** TASK REQUIREMENTS **
Only the lines from the line with "Continue the three.js" through the line with "tank's plan: the" should be copied, exactly as they appear, with both ends kept.

** DATA IN THIS EXERCISE **
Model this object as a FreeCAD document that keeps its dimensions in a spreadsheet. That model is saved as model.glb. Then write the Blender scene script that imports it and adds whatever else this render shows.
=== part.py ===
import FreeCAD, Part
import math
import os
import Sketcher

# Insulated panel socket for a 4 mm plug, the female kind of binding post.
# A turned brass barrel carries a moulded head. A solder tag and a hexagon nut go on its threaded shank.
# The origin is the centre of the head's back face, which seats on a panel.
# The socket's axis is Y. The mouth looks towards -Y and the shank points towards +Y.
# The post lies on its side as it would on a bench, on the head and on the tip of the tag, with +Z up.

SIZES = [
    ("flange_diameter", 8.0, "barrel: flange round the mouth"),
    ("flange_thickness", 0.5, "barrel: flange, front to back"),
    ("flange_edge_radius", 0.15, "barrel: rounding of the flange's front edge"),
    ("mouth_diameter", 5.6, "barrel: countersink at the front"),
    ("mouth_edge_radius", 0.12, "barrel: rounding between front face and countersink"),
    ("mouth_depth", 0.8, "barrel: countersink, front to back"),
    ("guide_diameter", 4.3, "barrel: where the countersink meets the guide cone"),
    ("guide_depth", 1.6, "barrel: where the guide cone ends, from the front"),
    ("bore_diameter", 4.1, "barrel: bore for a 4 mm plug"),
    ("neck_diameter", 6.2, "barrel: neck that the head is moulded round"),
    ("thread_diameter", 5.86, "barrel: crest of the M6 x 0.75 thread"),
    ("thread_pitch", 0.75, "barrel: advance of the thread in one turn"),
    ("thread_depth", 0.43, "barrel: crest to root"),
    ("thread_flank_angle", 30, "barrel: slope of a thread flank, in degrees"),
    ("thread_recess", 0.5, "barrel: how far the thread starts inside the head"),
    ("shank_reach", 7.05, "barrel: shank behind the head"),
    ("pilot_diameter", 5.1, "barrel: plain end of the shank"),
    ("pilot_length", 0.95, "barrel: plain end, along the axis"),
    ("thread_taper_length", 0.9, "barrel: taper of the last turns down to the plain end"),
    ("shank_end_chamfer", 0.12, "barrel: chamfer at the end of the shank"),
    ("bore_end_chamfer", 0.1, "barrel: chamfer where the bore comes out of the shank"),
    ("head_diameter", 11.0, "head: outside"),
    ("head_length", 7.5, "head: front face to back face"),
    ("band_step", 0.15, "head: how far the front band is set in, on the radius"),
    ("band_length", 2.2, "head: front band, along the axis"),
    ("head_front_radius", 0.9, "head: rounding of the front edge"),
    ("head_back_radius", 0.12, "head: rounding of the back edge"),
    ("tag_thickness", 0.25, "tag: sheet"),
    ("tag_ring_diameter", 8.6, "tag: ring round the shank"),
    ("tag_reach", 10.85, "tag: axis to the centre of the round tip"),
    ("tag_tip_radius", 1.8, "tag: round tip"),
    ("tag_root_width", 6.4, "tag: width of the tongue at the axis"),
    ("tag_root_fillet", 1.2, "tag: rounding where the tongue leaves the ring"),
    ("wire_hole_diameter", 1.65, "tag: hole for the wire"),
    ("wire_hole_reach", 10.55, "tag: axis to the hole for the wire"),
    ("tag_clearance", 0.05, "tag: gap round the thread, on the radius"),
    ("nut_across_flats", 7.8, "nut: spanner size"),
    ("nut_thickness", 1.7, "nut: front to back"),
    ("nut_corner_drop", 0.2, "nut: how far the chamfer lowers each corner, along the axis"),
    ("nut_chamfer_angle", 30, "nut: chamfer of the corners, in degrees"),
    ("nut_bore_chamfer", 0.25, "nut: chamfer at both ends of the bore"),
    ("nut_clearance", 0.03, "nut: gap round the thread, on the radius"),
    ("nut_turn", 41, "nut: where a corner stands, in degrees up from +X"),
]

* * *

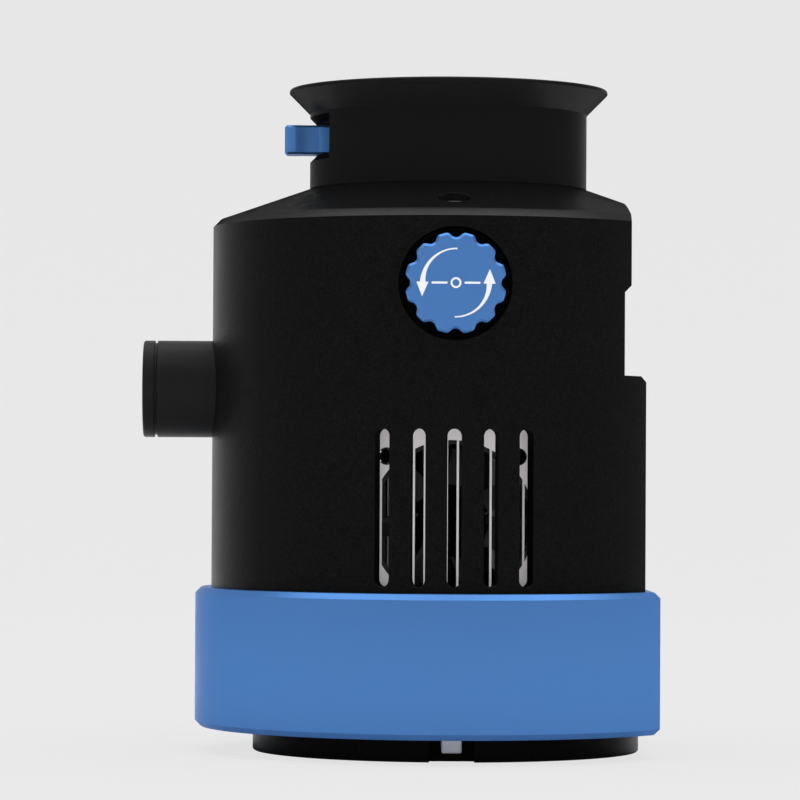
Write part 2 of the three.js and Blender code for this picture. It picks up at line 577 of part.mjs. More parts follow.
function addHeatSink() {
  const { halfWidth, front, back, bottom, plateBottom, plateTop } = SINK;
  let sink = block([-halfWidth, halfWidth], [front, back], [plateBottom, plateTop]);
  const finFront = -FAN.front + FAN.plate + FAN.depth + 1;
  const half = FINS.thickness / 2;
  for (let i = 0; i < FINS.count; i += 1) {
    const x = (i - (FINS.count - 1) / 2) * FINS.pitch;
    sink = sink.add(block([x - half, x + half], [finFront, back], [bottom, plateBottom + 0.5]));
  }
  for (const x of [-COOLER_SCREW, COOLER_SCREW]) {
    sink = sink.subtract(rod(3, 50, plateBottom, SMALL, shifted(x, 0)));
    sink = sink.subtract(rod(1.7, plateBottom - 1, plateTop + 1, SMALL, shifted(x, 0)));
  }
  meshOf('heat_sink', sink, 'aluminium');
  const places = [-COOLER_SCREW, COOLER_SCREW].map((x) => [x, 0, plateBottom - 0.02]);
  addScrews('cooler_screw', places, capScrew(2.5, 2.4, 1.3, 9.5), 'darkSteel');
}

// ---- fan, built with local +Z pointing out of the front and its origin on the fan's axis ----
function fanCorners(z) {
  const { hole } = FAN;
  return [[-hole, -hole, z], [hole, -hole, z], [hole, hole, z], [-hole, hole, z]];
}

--

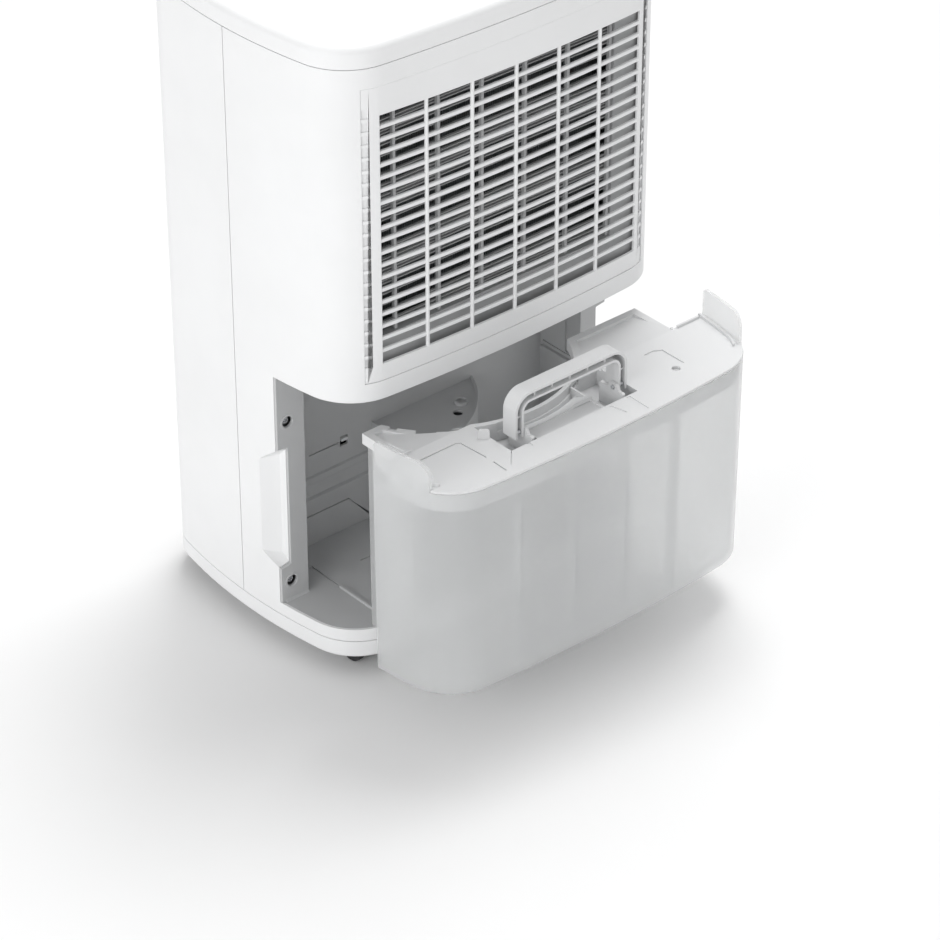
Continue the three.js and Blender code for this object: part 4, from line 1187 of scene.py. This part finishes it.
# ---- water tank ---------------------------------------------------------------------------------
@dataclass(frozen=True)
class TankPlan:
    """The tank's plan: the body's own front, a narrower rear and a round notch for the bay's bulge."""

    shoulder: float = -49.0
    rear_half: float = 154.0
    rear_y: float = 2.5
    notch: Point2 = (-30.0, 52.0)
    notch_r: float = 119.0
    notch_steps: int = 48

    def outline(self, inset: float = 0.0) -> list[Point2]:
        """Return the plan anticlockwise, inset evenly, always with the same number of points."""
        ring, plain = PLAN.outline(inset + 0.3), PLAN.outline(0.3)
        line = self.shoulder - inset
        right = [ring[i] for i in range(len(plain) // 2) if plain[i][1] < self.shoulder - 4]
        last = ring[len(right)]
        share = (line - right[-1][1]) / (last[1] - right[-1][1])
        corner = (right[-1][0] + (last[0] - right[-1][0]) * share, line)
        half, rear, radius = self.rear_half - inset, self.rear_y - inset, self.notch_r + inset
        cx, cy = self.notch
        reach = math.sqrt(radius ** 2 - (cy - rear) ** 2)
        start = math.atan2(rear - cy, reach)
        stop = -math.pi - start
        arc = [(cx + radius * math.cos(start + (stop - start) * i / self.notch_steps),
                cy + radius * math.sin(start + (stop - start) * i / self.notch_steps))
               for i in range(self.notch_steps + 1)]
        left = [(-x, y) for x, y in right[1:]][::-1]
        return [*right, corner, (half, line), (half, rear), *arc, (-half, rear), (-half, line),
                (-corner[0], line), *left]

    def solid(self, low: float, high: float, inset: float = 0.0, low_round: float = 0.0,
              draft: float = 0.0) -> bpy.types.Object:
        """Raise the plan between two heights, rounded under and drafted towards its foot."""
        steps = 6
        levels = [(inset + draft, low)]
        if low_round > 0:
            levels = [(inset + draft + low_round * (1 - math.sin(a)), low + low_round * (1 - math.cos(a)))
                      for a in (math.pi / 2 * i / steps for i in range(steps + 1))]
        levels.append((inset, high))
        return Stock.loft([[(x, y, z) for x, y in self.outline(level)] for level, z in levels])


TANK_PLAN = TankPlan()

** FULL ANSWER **
Continue the three.js and Blender code for this object: part 4, from line 1187 of scene.py. This part finishes it.
# ---- water tank ---------------------------------------------------------------------------------
@dataclass(frozen=True)
class TankPlan:
    """The tank's plan: the body's own front, a narrower rear and a round notch for the bay's bulge."""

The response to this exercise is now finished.